[DATASET EXCERPT]
----------------------------------------

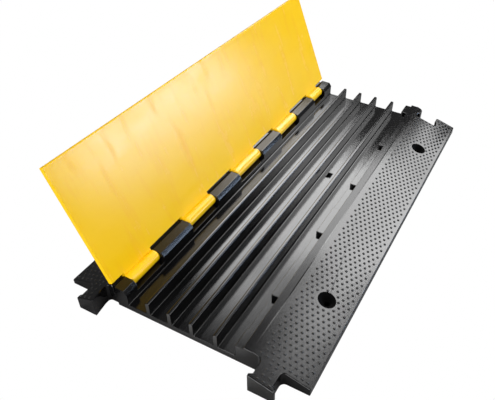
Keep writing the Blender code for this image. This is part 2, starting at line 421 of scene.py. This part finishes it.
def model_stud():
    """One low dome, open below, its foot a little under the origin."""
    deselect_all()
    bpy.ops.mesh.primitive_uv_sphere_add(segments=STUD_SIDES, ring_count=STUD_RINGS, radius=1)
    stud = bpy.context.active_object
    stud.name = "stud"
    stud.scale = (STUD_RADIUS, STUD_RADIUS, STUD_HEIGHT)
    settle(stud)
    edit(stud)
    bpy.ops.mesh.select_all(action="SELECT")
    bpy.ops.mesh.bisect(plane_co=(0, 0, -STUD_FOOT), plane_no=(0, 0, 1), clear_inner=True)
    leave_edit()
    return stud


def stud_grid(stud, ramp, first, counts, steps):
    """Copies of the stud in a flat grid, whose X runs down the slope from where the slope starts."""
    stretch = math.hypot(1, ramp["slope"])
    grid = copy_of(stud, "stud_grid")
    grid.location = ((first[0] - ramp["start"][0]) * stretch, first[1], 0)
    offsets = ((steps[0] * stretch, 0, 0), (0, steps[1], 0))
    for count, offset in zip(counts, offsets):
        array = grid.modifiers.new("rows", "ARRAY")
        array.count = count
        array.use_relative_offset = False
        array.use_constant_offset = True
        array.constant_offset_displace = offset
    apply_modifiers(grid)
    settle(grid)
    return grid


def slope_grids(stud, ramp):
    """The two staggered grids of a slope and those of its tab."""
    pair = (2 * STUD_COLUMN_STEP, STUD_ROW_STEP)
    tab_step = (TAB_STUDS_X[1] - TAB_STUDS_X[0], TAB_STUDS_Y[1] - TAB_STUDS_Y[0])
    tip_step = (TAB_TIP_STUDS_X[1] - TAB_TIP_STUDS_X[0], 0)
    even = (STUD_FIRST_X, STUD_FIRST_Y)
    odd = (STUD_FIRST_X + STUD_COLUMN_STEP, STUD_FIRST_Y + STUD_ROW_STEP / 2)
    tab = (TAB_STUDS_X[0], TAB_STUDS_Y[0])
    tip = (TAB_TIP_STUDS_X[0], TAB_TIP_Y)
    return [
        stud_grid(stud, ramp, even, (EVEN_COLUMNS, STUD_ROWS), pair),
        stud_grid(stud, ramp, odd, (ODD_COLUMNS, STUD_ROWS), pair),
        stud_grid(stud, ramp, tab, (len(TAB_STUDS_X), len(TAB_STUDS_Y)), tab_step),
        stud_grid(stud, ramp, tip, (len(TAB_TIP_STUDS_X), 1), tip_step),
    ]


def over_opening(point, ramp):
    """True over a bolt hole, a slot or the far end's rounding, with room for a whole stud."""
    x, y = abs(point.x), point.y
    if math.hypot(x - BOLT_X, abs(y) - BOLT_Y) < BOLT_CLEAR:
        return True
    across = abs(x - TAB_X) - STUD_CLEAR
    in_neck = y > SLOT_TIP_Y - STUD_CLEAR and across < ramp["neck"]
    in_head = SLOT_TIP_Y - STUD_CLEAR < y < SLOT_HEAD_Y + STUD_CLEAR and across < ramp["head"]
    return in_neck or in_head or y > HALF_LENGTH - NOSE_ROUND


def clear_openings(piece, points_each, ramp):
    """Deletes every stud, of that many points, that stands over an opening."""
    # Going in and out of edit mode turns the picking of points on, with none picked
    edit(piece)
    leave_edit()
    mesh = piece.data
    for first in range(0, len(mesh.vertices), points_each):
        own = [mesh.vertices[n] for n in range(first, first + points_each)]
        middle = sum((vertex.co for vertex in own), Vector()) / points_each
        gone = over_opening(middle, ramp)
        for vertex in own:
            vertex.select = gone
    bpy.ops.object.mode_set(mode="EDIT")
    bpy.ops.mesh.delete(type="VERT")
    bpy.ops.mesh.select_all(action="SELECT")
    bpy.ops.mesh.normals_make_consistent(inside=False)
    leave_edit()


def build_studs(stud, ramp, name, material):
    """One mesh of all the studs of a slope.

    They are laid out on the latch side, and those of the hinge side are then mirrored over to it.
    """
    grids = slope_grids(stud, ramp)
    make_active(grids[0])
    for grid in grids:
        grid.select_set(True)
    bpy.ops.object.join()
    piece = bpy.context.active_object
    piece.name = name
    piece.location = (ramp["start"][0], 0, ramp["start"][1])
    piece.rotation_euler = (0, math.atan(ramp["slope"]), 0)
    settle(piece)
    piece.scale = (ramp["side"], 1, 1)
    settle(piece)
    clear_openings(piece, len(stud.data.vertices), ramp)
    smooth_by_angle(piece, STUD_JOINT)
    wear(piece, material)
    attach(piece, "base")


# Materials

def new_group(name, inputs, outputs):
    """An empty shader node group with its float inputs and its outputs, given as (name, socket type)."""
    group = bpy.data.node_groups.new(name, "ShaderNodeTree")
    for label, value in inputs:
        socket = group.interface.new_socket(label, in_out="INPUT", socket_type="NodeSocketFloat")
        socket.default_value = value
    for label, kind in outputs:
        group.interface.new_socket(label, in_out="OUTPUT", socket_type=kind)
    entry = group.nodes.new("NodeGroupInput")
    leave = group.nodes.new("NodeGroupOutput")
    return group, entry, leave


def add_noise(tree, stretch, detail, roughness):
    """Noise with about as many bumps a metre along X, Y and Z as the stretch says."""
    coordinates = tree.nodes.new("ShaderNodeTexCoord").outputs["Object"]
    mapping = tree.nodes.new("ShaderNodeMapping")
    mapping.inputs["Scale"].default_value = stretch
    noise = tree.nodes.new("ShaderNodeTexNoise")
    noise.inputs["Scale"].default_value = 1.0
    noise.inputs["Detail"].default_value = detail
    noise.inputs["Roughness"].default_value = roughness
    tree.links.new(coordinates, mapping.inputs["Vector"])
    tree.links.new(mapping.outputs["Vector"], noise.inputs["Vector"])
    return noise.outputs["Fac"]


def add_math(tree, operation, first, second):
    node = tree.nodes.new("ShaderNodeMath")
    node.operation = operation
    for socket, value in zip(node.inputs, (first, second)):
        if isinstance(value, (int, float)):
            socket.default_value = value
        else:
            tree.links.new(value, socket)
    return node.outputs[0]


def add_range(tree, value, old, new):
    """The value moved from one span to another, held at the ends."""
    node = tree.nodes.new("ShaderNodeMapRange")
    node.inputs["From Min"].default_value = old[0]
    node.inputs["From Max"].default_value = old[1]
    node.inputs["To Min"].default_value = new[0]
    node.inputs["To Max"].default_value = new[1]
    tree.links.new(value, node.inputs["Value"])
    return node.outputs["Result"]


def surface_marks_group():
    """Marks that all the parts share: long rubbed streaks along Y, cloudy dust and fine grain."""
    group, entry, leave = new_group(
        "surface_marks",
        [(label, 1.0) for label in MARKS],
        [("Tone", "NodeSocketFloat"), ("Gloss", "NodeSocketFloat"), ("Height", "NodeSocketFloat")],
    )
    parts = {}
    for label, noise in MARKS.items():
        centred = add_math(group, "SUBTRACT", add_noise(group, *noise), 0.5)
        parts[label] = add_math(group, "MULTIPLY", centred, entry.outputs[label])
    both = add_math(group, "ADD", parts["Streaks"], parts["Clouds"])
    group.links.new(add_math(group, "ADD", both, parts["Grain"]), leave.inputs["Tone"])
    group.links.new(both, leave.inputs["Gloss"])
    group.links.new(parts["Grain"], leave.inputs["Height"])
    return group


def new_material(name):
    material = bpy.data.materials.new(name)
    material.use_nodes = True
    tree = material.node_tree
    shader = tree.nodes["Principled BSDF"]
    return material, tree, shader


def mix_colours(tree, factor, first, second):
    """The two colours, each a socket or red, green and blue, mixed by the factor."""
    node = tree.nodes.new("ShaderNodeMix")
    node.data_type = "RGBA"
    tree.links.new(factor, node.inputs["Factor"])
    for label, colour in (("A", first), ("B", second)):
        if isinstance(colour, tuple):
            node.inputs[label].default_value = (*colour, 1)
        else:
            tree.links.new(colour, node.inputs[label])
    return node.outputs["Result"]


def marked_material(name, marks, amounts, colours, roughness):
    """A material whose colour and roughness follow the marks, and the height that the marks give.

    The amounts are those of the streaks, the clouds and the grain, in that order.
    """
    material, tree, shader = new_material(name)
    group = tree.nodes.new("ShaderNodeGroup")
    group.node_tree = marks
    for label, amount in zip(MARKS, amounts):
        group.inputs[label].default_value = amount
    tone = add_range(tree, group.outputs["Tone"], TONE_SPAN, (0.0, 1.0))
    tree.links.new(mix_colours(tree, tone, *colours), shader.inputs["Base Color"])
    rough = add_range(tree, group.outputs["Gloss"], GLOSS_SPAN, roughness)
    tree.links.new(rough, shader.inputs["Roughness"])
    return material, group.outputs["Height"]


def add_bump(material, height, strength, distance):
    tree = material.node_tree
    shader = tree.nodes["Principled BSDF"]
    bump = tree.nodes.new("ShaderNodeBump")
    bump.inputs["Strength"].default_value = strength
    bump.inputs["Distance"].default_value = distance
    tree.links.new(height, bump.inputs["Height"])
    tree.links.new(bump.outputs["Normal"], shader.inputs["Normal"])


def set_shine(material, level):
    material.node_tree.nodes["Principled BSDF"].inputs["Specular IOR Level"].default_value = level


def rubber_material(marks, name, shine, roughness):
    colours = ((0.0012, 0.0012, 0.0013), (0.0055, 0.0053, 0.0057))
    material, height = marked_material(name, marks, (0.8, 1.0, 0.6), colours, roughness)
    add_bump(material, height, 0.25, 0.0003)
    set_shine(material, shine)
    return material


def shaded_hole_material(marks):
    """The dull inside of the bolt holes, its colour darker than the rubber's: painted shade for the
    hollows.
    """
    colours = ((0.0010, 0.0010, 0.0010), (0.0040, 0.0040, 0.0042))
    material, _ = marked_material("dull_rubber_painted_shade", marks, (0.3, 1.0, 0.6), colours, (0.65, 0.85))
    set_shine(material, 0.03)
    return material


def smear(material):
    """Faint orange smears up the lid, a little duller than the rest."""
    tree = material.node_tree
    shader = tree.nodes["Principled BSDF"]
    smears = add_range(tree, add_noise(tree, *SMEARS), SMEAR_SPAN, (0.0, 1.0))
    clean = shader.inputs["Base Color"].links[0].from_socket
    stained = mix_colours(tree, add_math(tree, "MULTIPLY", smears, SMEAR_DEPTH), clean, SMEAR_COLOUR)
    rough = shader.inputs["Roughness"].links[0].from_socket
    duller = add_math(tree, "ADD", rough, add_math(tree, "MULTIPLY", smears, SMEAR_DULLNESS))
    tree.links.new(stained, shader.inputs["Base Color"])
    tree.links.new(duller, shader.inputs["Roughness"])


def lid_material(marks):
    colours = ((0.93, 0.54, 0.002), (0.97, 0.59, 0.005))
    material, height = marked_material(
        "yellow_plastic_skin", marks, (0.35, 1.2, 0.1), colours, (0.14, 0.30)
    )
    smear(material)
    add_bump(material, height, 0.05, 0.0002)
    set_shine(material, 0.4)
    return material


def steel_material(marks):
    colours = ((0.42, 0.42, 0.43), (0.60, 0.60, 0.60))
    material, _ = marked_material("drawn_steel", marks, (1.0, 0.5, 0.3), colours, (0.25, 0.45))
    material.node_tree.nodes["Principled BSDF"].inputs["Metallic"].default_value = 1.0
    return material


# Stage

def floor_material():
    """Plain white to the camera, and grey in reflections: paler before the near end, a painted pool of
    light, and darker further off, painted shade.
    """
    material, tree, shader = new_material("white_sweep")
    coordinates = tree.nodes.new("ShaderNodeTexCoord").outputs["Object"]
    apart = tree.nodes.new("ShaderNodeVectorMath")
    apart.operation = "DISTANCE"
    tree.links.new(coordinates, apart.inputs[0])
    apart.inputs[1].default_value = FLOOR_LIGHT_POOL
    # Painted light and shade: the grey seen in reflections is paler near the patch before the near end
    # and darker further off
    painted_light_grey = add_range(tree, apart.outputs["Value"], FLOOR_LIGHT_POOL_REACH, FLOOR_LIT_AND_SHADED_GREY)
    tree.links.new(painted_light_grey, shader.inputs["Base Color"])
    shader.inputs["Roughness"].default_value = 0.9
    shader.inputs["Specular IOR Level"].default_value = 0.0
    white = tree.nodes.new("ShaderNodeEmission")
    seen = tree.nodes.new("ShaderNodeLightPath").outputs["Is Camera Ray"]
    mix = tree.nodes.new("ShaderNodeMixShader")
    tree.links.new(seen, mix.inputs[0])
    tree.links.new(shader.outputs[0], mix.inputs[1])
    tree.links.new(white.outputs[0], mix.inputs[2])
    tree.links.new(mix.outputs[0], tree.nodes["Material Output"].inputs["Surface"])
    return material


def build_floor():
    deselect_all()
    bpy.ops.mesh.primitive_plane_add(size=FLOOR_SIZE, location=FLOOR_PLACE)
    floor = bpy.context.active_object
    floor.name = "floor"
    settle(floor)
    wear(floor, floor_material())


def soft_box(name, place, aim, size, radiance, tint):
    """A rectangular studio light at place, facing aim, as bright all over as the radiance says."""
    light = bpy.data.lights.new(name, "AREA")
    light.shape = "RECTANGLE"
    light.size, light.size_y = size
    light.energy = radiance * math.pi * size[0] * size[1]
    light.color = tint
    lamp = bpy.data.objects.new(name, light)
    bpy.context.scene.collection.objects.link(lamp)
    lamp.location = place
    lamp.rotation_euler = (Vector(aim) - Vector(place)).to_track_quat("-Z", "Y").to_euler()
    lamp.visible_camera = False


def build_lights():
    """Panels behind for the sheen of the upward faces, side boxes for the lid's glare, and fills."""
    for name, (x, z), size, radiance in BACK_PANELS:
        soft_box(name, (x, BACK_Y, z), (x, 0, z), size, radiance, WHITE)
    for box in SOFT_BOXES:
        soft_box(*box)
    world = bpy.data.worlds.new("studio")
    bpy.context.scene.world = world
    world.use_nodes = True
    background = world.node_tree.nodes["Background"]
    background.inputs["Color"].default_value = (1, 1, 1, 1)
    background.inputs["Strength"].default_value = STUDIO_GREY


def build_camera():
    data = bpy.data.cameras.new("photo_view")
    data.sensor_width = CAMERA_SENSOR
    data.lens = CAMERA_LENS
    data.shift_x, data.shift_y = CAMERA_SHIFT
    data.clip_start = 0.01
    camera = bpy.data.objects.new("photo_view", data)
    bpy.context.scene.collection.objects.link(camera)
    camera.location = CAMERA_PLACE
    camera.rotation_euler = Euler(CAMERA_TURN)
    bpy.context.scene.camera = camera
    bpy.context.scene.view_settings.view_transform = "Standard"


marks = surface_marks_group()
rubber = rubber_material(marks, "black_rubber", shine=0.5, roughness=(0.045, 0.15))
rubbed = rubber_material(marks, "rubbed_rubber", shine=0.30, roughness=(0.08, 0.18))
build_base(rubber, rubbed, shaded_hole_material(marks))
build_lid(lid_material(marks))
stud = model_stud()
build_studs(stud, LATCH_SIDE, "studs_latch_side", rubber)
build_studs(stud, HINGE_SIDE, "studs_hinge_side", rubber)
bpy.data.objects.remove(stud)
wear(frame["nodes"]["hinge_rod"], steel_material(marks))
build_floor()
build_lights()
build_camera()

----------------------------------------

[SET PROBLEM]
Copy the lines from the start of the data verbatim, stopping after the line containing "return stud".

[FINAL ANSWER]
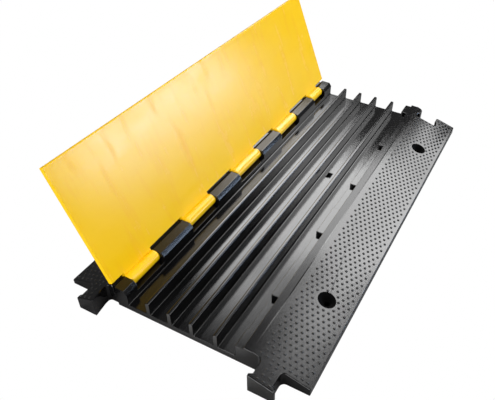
Keep writing the Blender code for this image. This is part 2, starting at line 421 of scene.py. This part finishes it.
def model_stud():
    """One low dome, open below, its foot a little under the origin."""
    deselect_all()
    bpy.ops.mesh.primitive_uv_sphere_add(segments=STUD_SIDES, ring_count=STUD_RINGS, radius=1)
    stud = bpy.context.active_object
    stud.name = "stud"
    stud.scale = (STUD_RADIUS, STUD_RADIUS, STUD_HEIGHT)
    settle(stud)
    edit(stud)
    bpy.ops.mesh.select_all(action="SELECT")
    bpy.ops.mesh.bisect(plane_co=(0, 0, -STUD_FOOT), plane_no=(0, 0, 1), clear_inner=True)
    leave_edit()
    return stud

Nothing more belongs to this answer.